| Dataset section |
============================================================

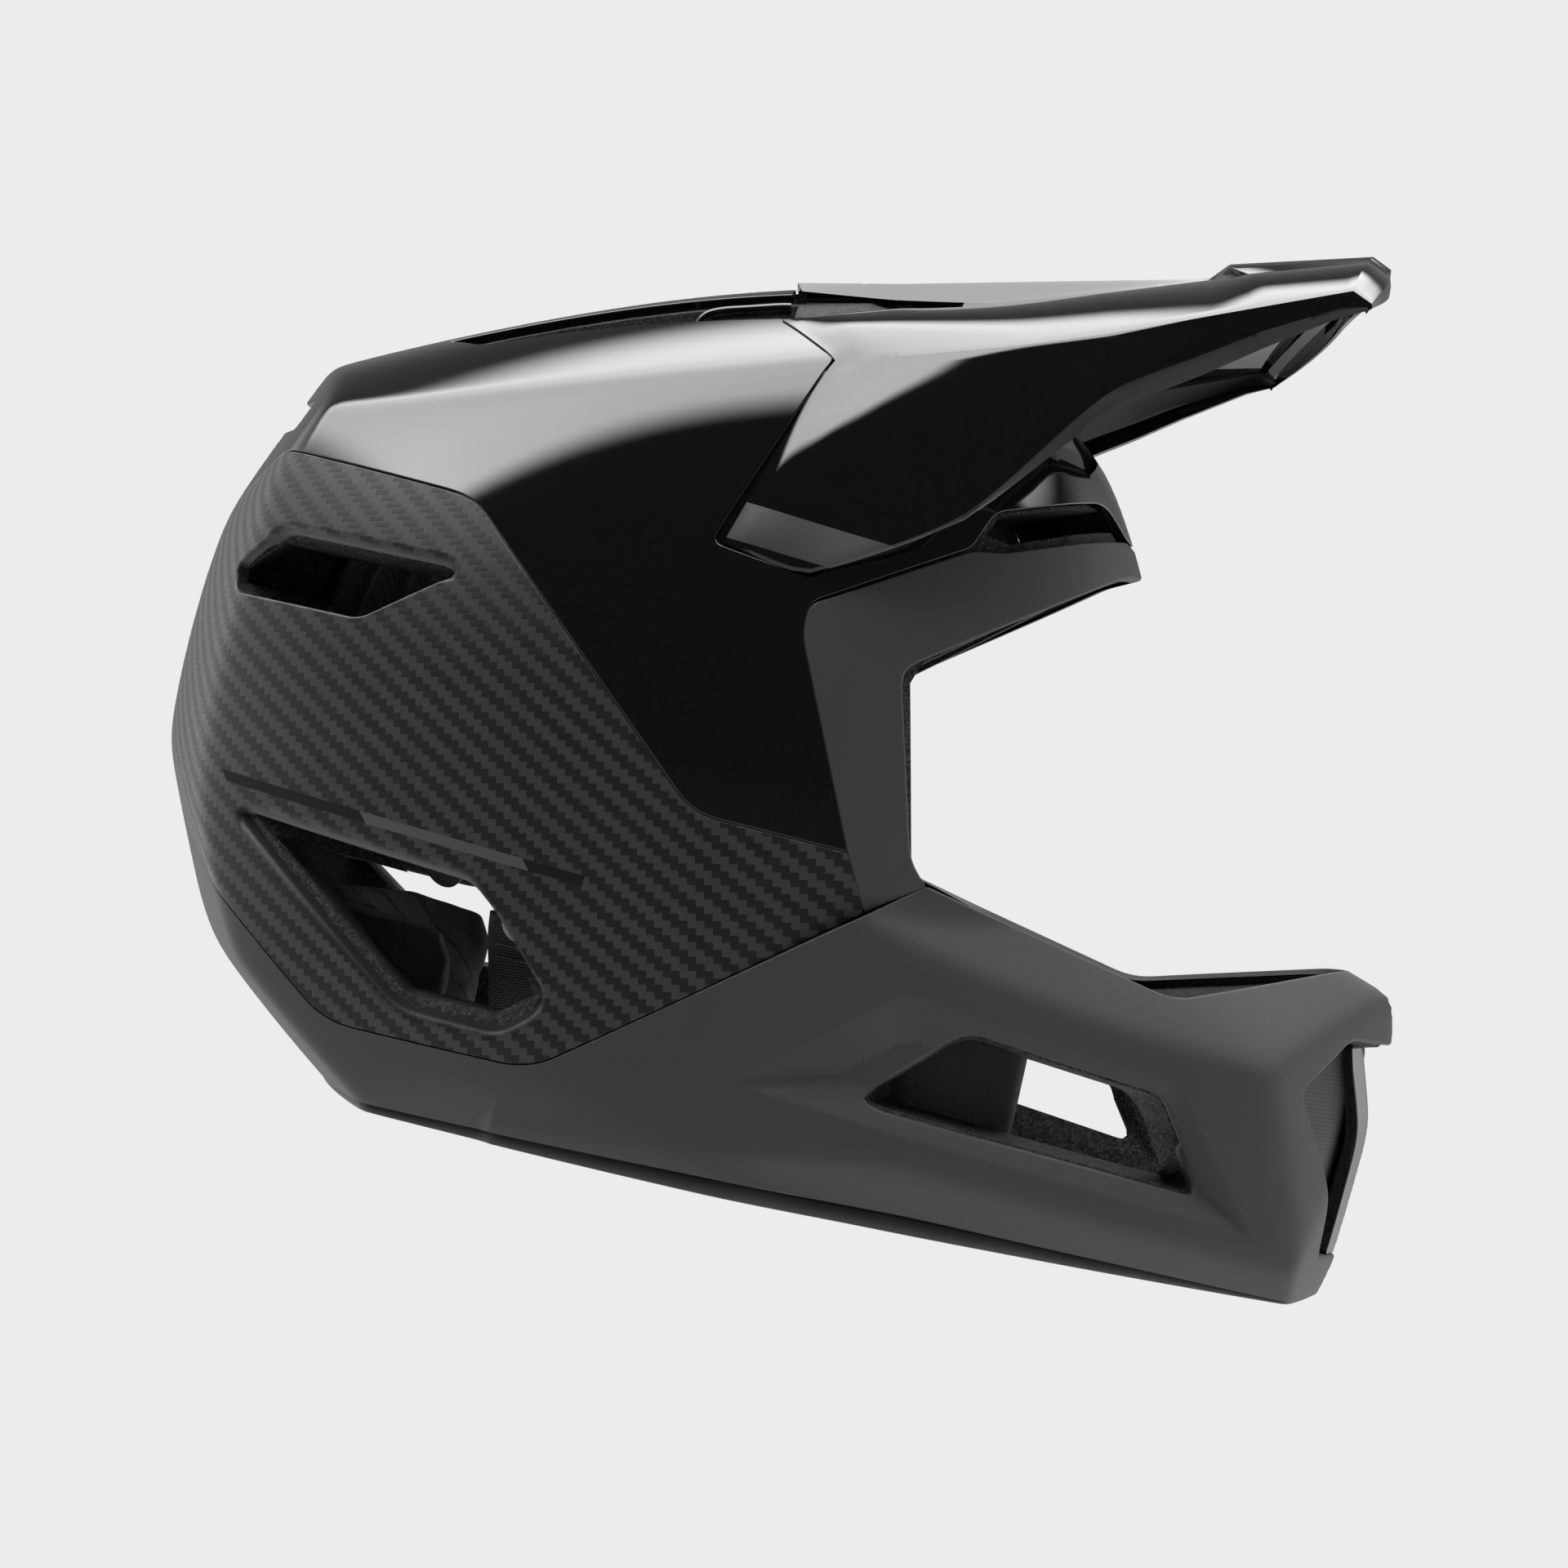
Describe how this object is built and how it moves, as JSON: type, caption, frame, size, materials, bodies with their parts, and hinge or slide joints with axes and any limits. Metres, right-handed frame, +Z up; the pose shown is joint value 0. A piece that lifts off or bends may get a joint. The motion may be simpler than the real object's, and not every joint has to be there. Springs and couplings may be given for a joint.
{
  "type": "full-face bicycle helmet",
  "caption": "Full-face mountain bike helmet with a faceted shell, vented crown, wide chin bar, tilting visor, foam liners and padded interior.",
  "frame": {"origin": "middle of the bounding box at the lower rim, where the helmet rests", "axes": "+X to the front of the helmet, +Y to the wearer's left, +Z up"},
  "size_m": [0.3714, 0.2198, 0.301],
  "materials": {
    "gloss_black": "clear-coated gloss black shell",
    "carbon_weave": "satin twill weave under a matt clear coat",
    "matt_grey": "matt dark grey paint",
    "bead_foam": "black moulded bead foam",
    "liner_fabric": "brushed knit over soft foam",
    "black_plastic": "fine-textured moulded plastic",
    "damper_rubber": "soft moulded elastomer",
    "steel": "plated steel",
    "rim_rubber": "matt rubber edging",
    "webbing": "ribbed woven webbing",
    "release_red": "moulded red plastic"
  },
  "bodies": {
    "helmet": {"crown_shell": "gloss_black", "rear_shell": "carbon_weave", "lower_shell": "matt_grey", "brow_trim": "matt_grey", "crown_foam": "bead_foam", "chin_foam": "bead_foam", "comfort_liner": "liner_fabric", "brow_pad": "liner_fabric", "neck_roll": "liner_fabric", "cheek_snaps": "black_plastic", "damper_discs": "damper_rubber", "visor_sockets": "black_plastic", "crown_ducts": "gloss_black", "chin_grille": "gloss_black", "grille_mesh": "black_plastic", "base_trim": "rim_rubber", "strap_left": "webbing", "strap_right": "webbing", "strap_anchors": "steel", "buckle_body": "black_plastic", "buckle_tongue": "black_plastic", "strap_keeper": "rim_rubber", "pull_tabs": "webbing"},
    "visor_body": {"visor": "gloss_black", "visor_studs": "steel"},
    "screw_body": {"visor_screw": "steel"},
    "cheek_left": {"cheek_pad_left": "liner_fabric"},
    "cheek_right": {"cheek_pad_right": "liner_fabric"},
    "release": {"buckle_release": "release_red"}
  },
  "joints": [
    {"name": "visor_tilt", "type": "hinge", "parent": "helmet", "child": "visor_body", "pos_m": [-0.004, 0, 0.186], "axis": [0, -1, 0], "range_deg": [-8, 0]},
    {"name": "visor_screw_turn", "type": "hinge", "parent": "visor_body", "child": "screw_body", "pos_m": [-0.016, 0, 0.262], "axis": [-0.2079, 0, 0.9781], "continuous": true},
    {"name": "cheek_left_out", "type": "slide", "parent": "helmet", "child": "cheek_left", "axis": [0, -1, 0], "range_m": [0, 0.01]},
    {"name": "cheek_right_out", "type": "slide", "parent": "helmet", "child": "cheek_right", "axis": [0, 1, 0], "range_m": [0, 0.01]},
    {"name": "buckle_release_slide", "type": "slide", "parent": "helmet", "child": "release", "axis": [0, 1, 0], "range_m": [0, 0.005], "stiffness_N_per_m": 100}
  ]
}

============================================================

| Task description |
Extract all of the material exactly as it is written.

| Written response |
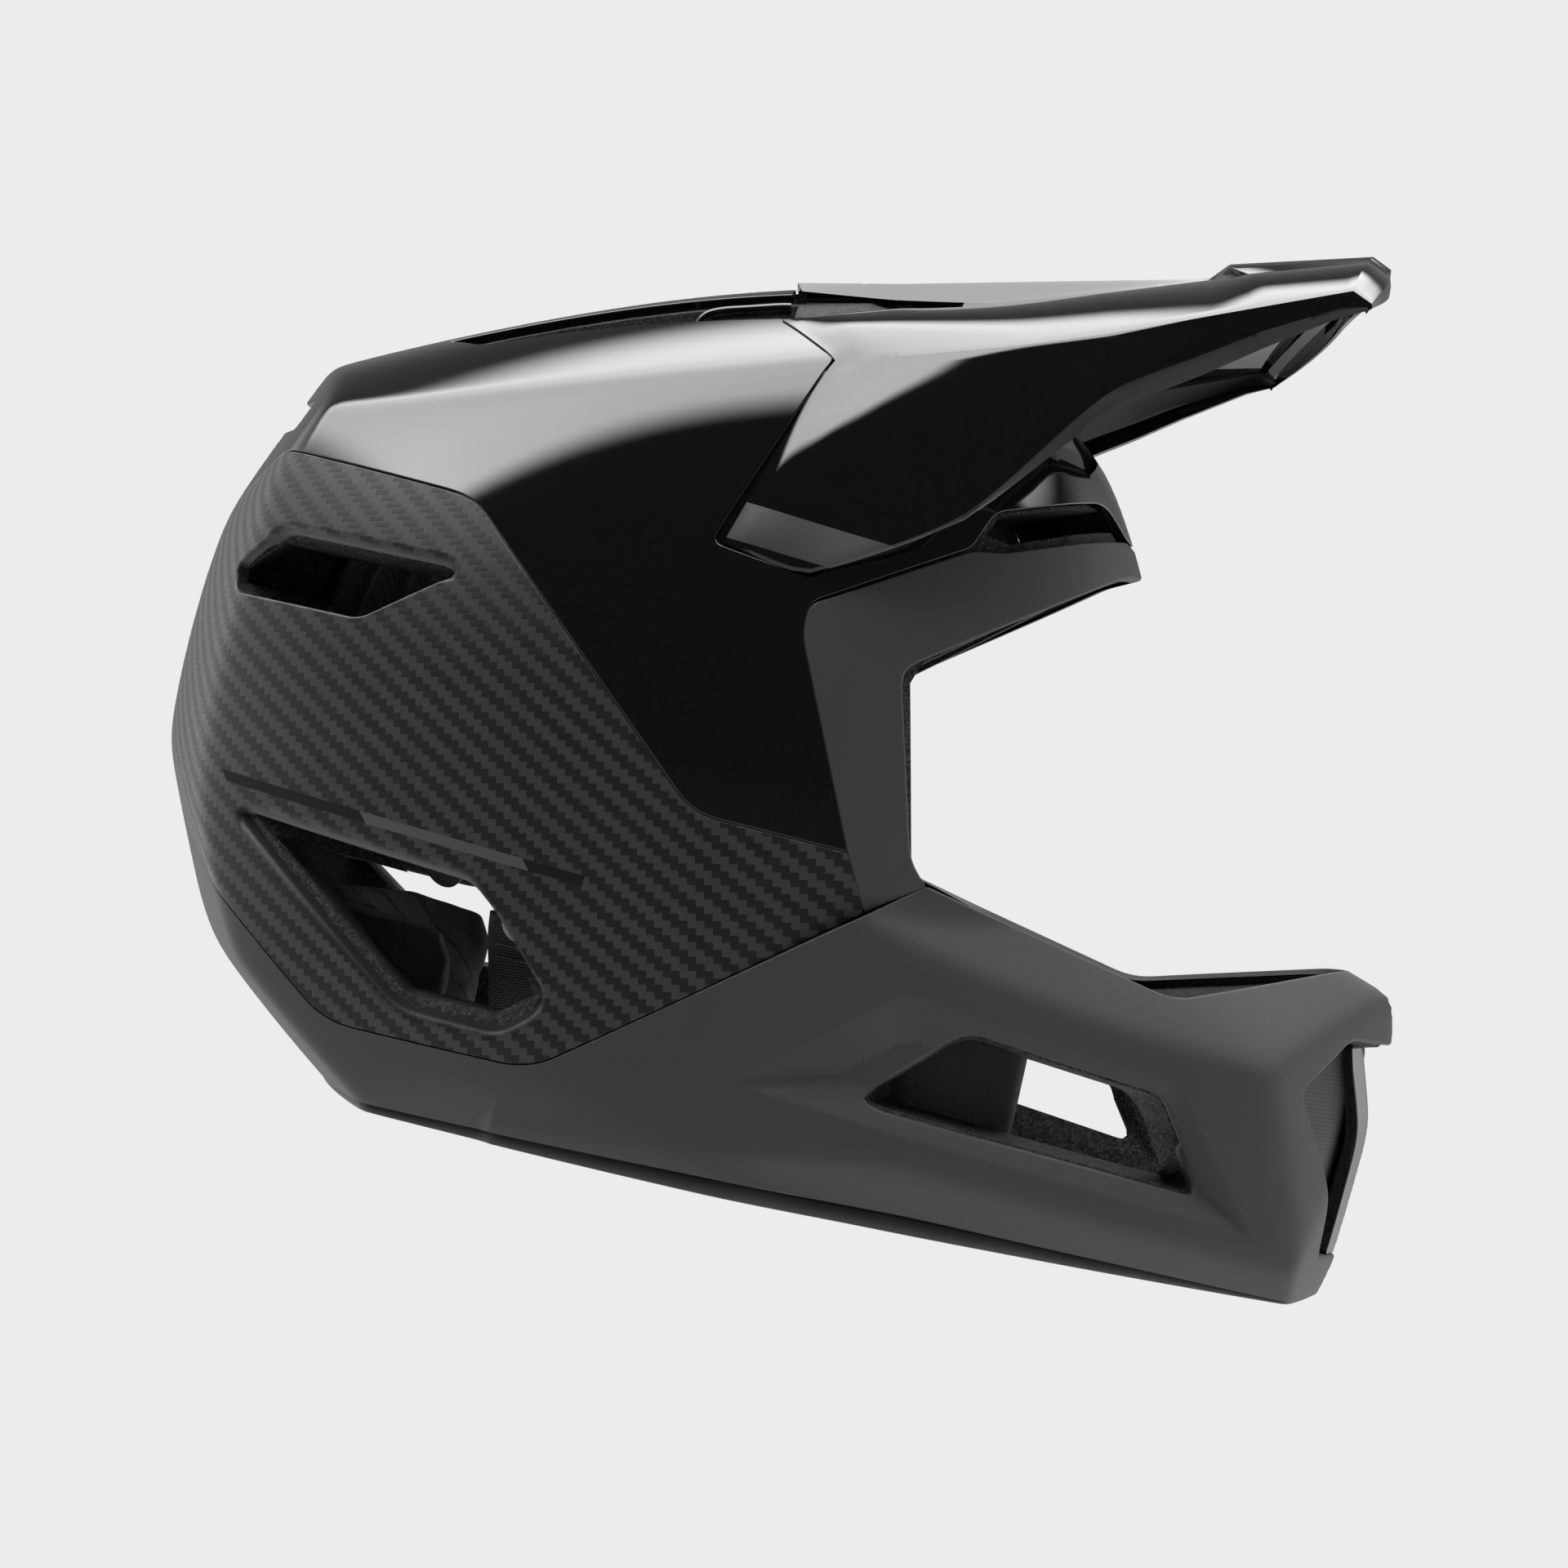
Describe how this object is built and how it moves, as JSON: type, caption, frame, size, materials, bodies with their parts, and hinge or slide joints with axes and any limits. Metres, right-handed frame, +Z up; the pose shown is joint value 0. A piece that lifts off or bends may get a joint. The motion may be simpler than the real object's, and not every joint has to be there. Springs and couplings may be given for a joint.
{
  "type": "full-face bicycle helmet",
  "caption": "Full-face mountain bike helmet with a faceted shell, vented crown, wide chin bar, tilting visor, foam liners and padded interior.",
  "frame": {"origin": "middle of the bounding box at the lower rim, where the helmet rests", "axes": "+X to the front of the helmet, +Y to the wearer's left, +Z up"},
  "size_m": [0.3714, 0.2198, 0.301],
  "materials": {
    "gloss_black": "clear-coated gloss black shell",
    "carbon_weave": "satin twill weave under a matt clear coat",
    "matt_grey": "matt dark grey paint",
    "bead_foam": "black moulded bead foam",
    "liner_fabric": "brushed knit over soft foam",
    "black_plastic": "fine-textured moulded plastic",
    "damper_rubber": "soft moulded elastomer",
    "steel": "plated steel",
    "rim_rubber": "matt rubber edging",
    "webbing": "ribbed woven webbing",
    "release_red": "moulded red plastic"
  },
  "bodies": {
    "helmet": {"crown_shell": "gloss_black", "rear_shell": "carbon_weave", "lower_shell": "matt_grey", "brow_trim": "matt_grey", "crown_foam": "bead_foam", "chin_foam": "bead_foam", "comfort_liner": "liner_fabric", "brow_pad": "liner_fabric", "neck_roll": "liner_fabric", "cheek_snaps": "black_plastic", "damper_discs": "damper_rubber", "visor_sockets": "black_plastic", "crown_ducts": "gloss_black", "chin_grille": "gloss_black", "grille_mesh": "black_plastic", "base_trim": "rim_rubber", "strap_left": "webbing", "strap_right": "webbing", "strap_anchors": "steel", "buckle_body": "black_plastic", "buckle_tongue": "black_plastic", "strap_keeper": "rim_rubber", "pull_tabs": "webbing"},
    "visor_body": {"visor": "gloss_black", "visor_studs": "steel"},
    "screw_body": {"visor_screw": "steel"},
    "cheek_left": {"cheek_pad_left": "liner_fabric"},
    "cheek_right": {"cheek_pad_right": "liner_fabric"},
    "release": {"buckle_release": "release_red"}
  },
  "joints": [
    {"name": "visor_tilt", "type": "hinge", "parent": "helmet", "child": "visor_body", "pos_m": [-0.004, 0, 0.186], "axis": [0, -1, 0], "range_deg": [-8, 0]},
    {"name": "visor_screw_turn", "type": "hinge", "parent": "visor_body", "child": "screw_body", "pos_m": [-0.016, 0, 0.262], "axis": [-0.2079, 0, 0.9781], "continuous": true},
    {"name": "cheek_left_out", "type": "slide", "parent": "helmet", "child": "cheek_left", "axis": [0, -1, 0], "range_m": [0, 0.01]},
    {"name": "cheek_right_out", "type": "slide", "parent": "helmet", "child": "cheek_right", "axis": [0, 1, 0], "range_m": [0, 0.01]},
    {"name": "buckle_release_slide", "type": "slide", "parent": "helmet", "child": "release", "axis": [0, 1, 0], "range_m": [0, 0.005], "stiffness_N_per_m": 100}
  ]
}